From what I remember, it only supported ID3 tags and Akonadi writeback.

Nepomuk should be hidden

Nepomuk isn't a client side application. The users do not need to know about its existence. We have gone quite far accomplishing this, but there is a lot more places where this could be improved.

Example: One prime application is called "Nepomuk Controller"

User visible query language

The query language is for power users and is not publicly documented. Additionally, the code is also fairly messy and difficult to modify. There was a gsoc idea for fixing this, but we never got decent students.

Globalized WebExtrator

Applications want the ability to fetch extra metadata about their resources. Instead of each application doing this themselves, we should provide some convenient API for applications to use. Probably a plugin based system along with it.

Prime use case: Plasma Media Center

There was a GSOC 2010 Project - Web-Extractor. But the gsoc resulted in this huge mess of over-engineered code. It would be a lot simpler to just start from scratch. The API is the only part that needs some discussion, the rest should be pretty straightforward.

There seems to be some new python based plugin work going on in a scratch repository - http://quickgit.kde.org/index.php?p=nepomuk-metadata-extractor.git&a=summary

Digikam Integration

Needs to be written from scratch.

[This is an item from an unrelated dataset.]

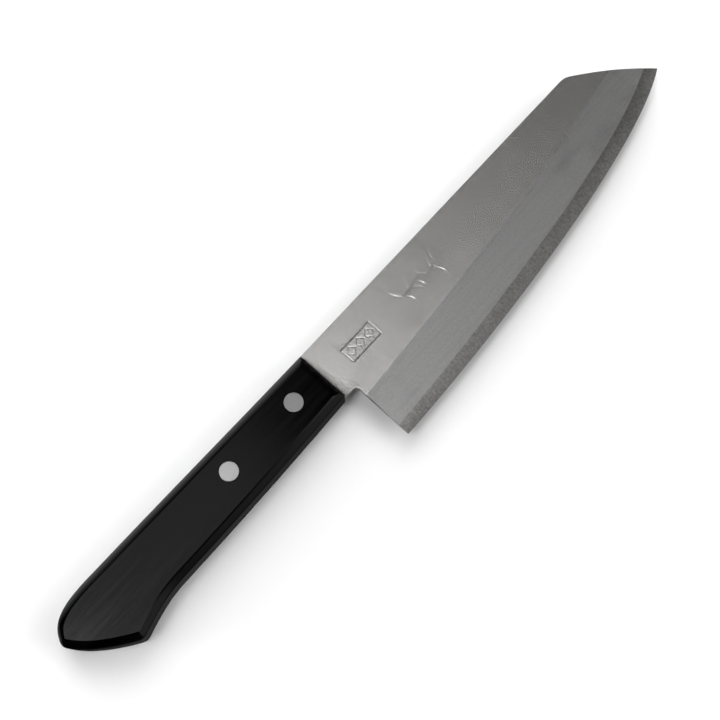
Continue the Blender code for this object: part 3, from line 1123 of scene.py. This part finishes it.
def make_floor():
    """Plain pale table just under the knife."""
    bm = bmesh.new()
    bmesh.ops.create_grid(bm, x_segments=1, y_segments=1, size=FLOOR_SIZE)
    floor = mesh_object("floor", bm)
    floor.location = (0, 0, cad_box[0].z - FLOOR_GAP)
    material = bpy.data.materials.new("floor")
    material.use_nodes = True
    shader = material.node_tree.nodes["Principled BSDF"]
    shader.inputs["Base Color"].default_value = (*gray(FLOOR_LIGHT), 1)
    shader.inputs["Roughness"].default_value = FLOOR_ROUGHNESS
    paint(floor, material)
    floor.visible_glossy = False


def soft_light(tree, direction, azimuth, lean, radius, softness, strength):
    """Brightness that one soft round light gives to a direction."""
    nearness = tree.nodes.new("ShaderNodeVectorMath")
    nearness.operation = "DOT_PRODUCT"
    nearness.inputs[1].default_value = toward(azimuth, lean)
    tree.links.new(direction, nearness.inputs[0])
    glow = tree.nodes.new("ShaderNodeMapRange")
    glow.interpolation_type = "SMOOTHSTEP"
    glow.inputs["From Min"].default_value = math.cos(math.radians(radius + softness))
    glow.inputs["From Max"].default_value = math.cos(math.radians(max(radius - softness, 0)))
    glow.inputs["To Max"].default_value = strength
    tree.links.new(nearness.outputs["Value"], glow.inputs["Value"])
    return glow.outputs["Result"]


def make_world():
    """A dark studio with soft round lights far off."""
    world = bpy.data.worlds.new("studio")
    world.use_nodes = True
    tree = world.node_tree
    direction = tree.nodes.new("ShaderNodeTexCoord").outputs["Generated"]
    glows = [soft_light(tree, direction, *light) for light in SOFT_LIGHTS.values()]
    total = glows[0]
    for glow in glows[1:]:
        together = tree.nodes.new("ShaderNodeMath")
        tree.links.new(glow, together.inputs[0])
        tree.links.new(total, together.inputs[1])
        total = together.outputs["Value"]
    tree.links.new(total, tree.nodes["Background"].inputs["Strength"])
    tree.nodes["Background"].inputs["Color"].default_value = (1, 1, 1, 1)
    bpy.context.scene.world = world


def make_table_lights():
    """Suns that light the table and are not mirrored in the knife."""
    for name, (azimuth, lean, width, strength) in TABLE_LIGHTS.items():
        sun = bpy.data.lights.new(name, "SUN")
        sun.angle = math.radians(width)
        sun.energy = strength
        light = bpy.data.objects.new(name, sun)
        light.rotation_mode = "QUATERNION"
        light.rotation_quaternion = toward(azimuth, lean).to_track_quat("Z", "Y")
        light.visible_glossy = False
        bpy.context.scene.collection.objects.link(light)


make_camera()
make_floor()
make_world()
make_table_lights()
bpy.context.scene.view_settings.view_transform = "Standard"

The current situation is that it runs a special Nepomuk Digikam service, and continuously monitors the Nepomuk repository for changes.

The main roadblock in implementing this is the absence of proper documentation outline the exact ontology that would be used for pictures, albums and face tagging.

Final Notes

If I've missed some important detail, please add it. We can review this in about a month, and see what progress has been made.